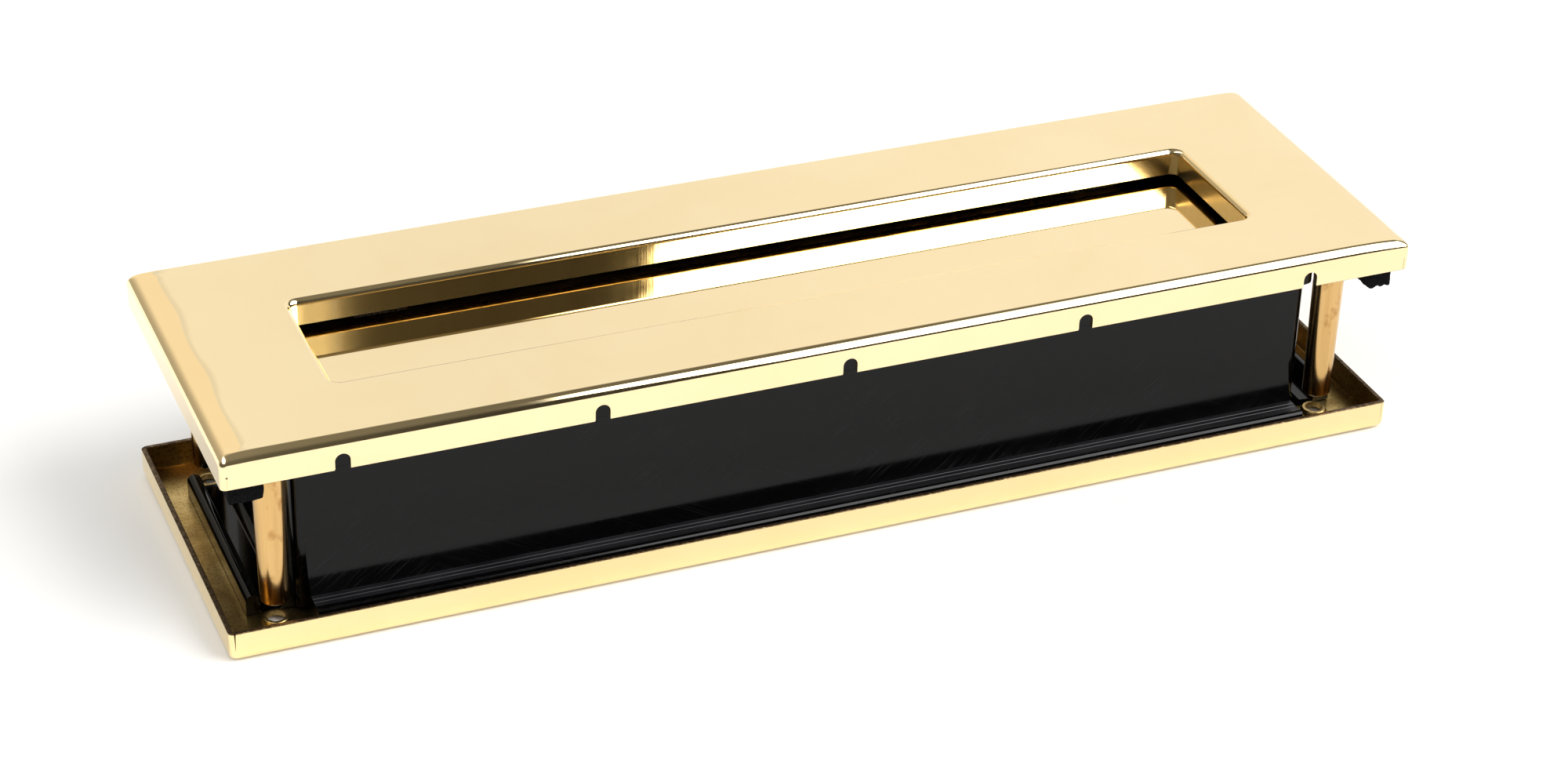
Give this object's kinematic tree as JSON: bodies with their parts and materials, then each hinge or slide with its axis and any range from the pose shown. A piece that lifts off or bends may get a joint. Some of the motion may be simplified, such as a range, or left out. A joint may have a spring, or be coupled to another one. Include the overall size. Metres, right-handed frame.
{
  "type": "letter plate",
  "caption": "Brass letter plate for a door: pressed front plate and inner frame joined by a telescopic black sleeve, with a sprung flap behind each aperture.",
  "frame": {"origin": "middle of the base, the inner frame's face that it lies on", "axes": "+X along the plate, +Y towards its upper edge when it is fitted, +Z from the room side to the street side"},
  "size_m": [0.315, 0.094, 0.0584],
  "materials": {
    "polished_brass": "mirror polished and lacquered",
    "satin_brass": "polished outside, plain and slightly scratched inside",
    "post_brass": "turned satin",
    "black_plastic": "gloss moulded, finely scratched",
    "black_foam": "cut cellular foam",
    "black_rubber": "matt rubber",
    "rod_steel": "drawn and plated",
    "spring_steel": "oiled spring wire"
  },
  "bodies": {
    "inner_unit": {"inner_frame": "satin_brass", "rear_sleeve": "black_plastic", "inner_hinge_lug_left": "satin_brass", "inner_hinge_lug_right": "satin_brass", "inner_hinge_rod": "rod_steel", "inner_rod_clip_left": "spring_steel", "inner_rod_clip_right": "spring_steel"},
    "front_unit": {"front_plate": "polished_brass", "front_sleeve": "black_plastic", "fixing_post_lower_left": "post_brass", "fixing_post_lower_right": "post_brass", "fixing_post_upper_left": "post_brass", "fixing_post_upper_right": "post_brass", "foam_strip_left": "black_foam", "foam_strip_right": "black_foam", "front_hinge_lug_left": "satin_brass", "front_hinge_lug_right": "satin_brass", "front_hinge_rod": "rod_steel", "front_rod_clip_left": "spring_steel", "front_rod_clip_right": "spring_steel"},
    "front_flap": {"front_flap": "polished_brass", "flap_buffer_left": "black_rubber", "flap_buffer_right": "black_rubber", "front_spring_left": "spring_steel", "front_spring_right": "spring_steel"},
    "inner_flap": {"inner_flap": "satin_brass", "inner_spring_left": "spring_steel", "inner_spring_right": "spring_steel"}
  },
  "joints": [
    {"name": "sleeve_slide", "type": "slide", "parent": "inner_unit", "child": "front_unit", "axis": [0, 0, 1], "range_m": [0, 0.012]},
    {"name": "front_flap_hinge", "type": "hinge", "parent": "front_unit", "child": "front_flap", "pos_m": [0, 0.024, 0.0466], "axis": [1, 0, 0], "range_deg": [0, 58], "stiffness_Nm_per_rad": 0.07, "springref_deg": -63.03},
    {"name": "inner_flap_hinge", "type": "hinge", "parent": "inner_unit", "child": "inner_flap", "pos_m": [0, 0.0155, 0.005], "axis": [1, 0, 0], "range_deg": [0, 90], "stiffness_Nm_per_rad": 0.03, "springref_deg": -68.75}
  ]
}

*What to do*. Everything in the listing above should be restated exactly.

*Correct answer*.
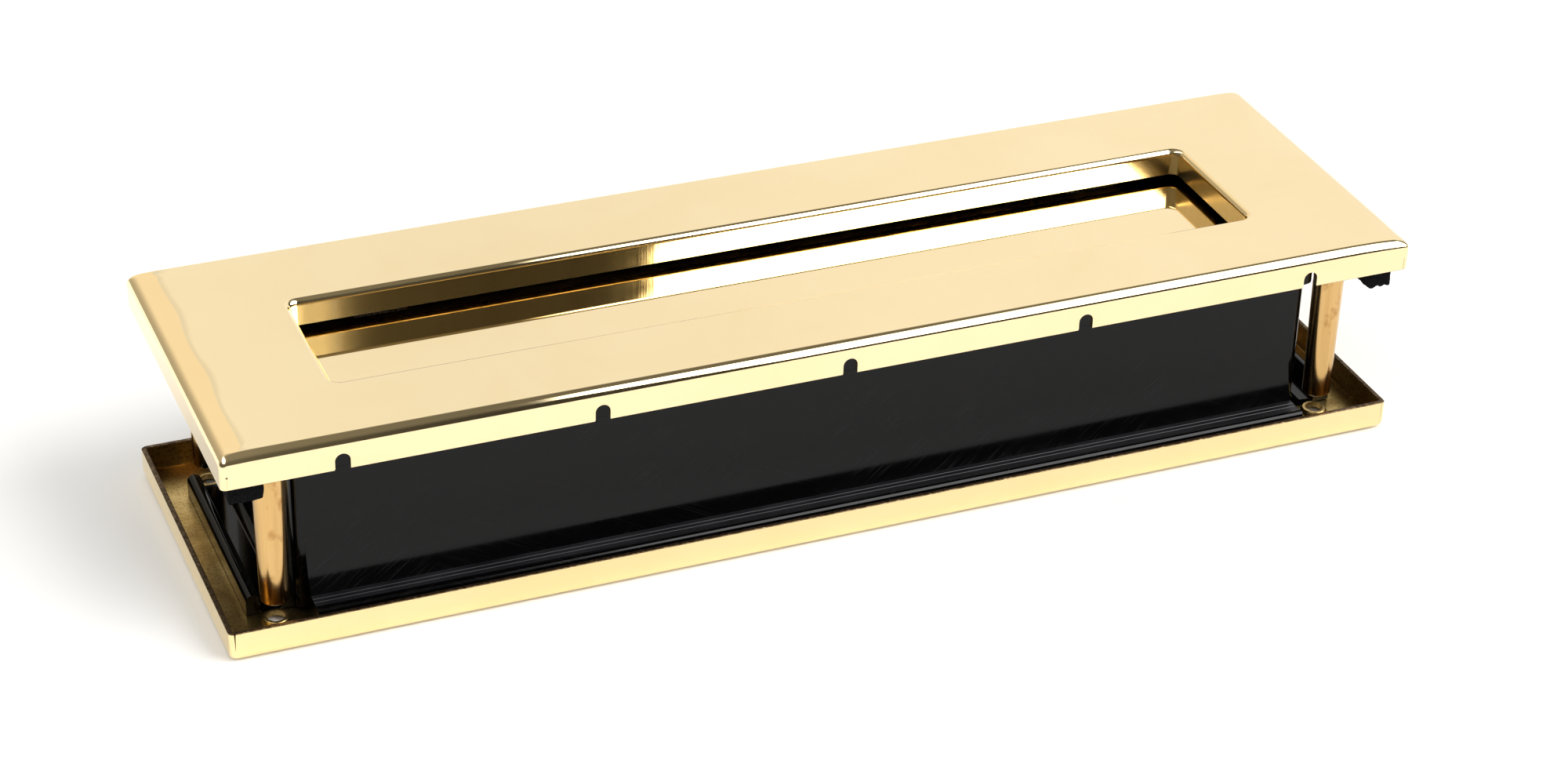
Give this object's kinematic tree as JSON: bodies with their parts and materials, then each hinge or slide with its axis and any range from the pose shown. A piece that lifts off or bends may get a joint. Some of the motion may be simplified, such as a range, or left out. A joint may have a spring, or be coupled to another one. Include the overall size. Metres, right-handed frame.
{
  "type": "letter plate",
  "caption": "Brass letter plate for a door: pressed front plate and inner frame joined by a telescopic black sleeve, with a sprung flap behind each aperture.",
  "frame": {"origin": "middle of the base, the inner frame's face that it lies on", "axes": "+X along the plate, +Y towards its upper edge when it is fitted, +Z from the room side to the street side"},
  "size_m": [0.315, 0.094, 0.0584],
  "materials": {
    "polished_brass": "mirror polished and lacquered",
    "satin_brass": "polished outside, plain and slightly scratched inside",
    "post_brass": "turned satin",
    "black_plastic": "gloss moulded, finely scratched",
    "black_foam": "cut cellular foam",
    "black_rubber": "matt rubber",
    "rod_steel": "drawn and plated",
    "spring_steel": "oiled spring wire"
  },
  "bodies": {
    "inner_unit": {"inner_frame": "satin_brass", "rear_sleeve": "black_plastic", "inner_hinge_lug_left": "satin_brass", "inner_hinge_lug_right": "satin_brass", "inner_hinge_rod": "rod_steel", "inner_rod_clip_left": "spring_steel", "inner_rod_clip_right": "spring_steel"},
    "front_unit": {"front_plate": "polished_brass", "front_sleeve": "black_plastic", "fixing_post_lower_left": "post_brass", "fixing_post_lower_right": "post_brass", "fixing_post_upper_left": "post_brass", "fixing_post_upper_right": "post_brass", "foam_strip_left": "black_foam", "foam_strip_right": "black_foam", "front_hinge_lug_left": "satin_brass", "front_hinge_lug_right": "satin_brass", "front_hinge_rod": "rod_steel", "front_rod_clip_left": "spring_steel", "front_rod_clip_right": "spring_steel"},
    "front_flap": {"front_flap": "polished_brass", "flap_buffer_left": "black_rubber", "flap_buffer_right": "black_rubber", "front_spring_left": "spring_steel", "front_spring_right": "spring_steel"},
    "inner_flap": {"inner_flap": "satin_brass", "inner_spring_left": "spring_steel", "inner_spring_right": "spring_steel"}
  },
  "joints": [
    {"name": "sleeve_slide", "type": "slide", "parent": "inner_unit", "child": "front_unit", "axis": [0, 0, 1], "range_m": [0, 0.012]},
    {"name": "front_flap_hinge", "type": "hinge", "parent": "front_unit", "child": "front_flap", "pos_m": [0, 0.024, 0.0466], "axis": [1, 0, 0], "range_deg": [0, 58], "stiffness_Nm_per_rad": 0.07, "springref_deg": -63.03},
    {"name": "inner_flap_hinge", "type": "hinge", "parent": "inner_unit", "child": "inner_flap", "pos_m": [0, 0.0155, 0.005], "axis": [1, 0, 0], "range_deg": [0, 90], "stiffness_Nm_per_rad": 0.03, "springref_deg": -68.75}
  ]
}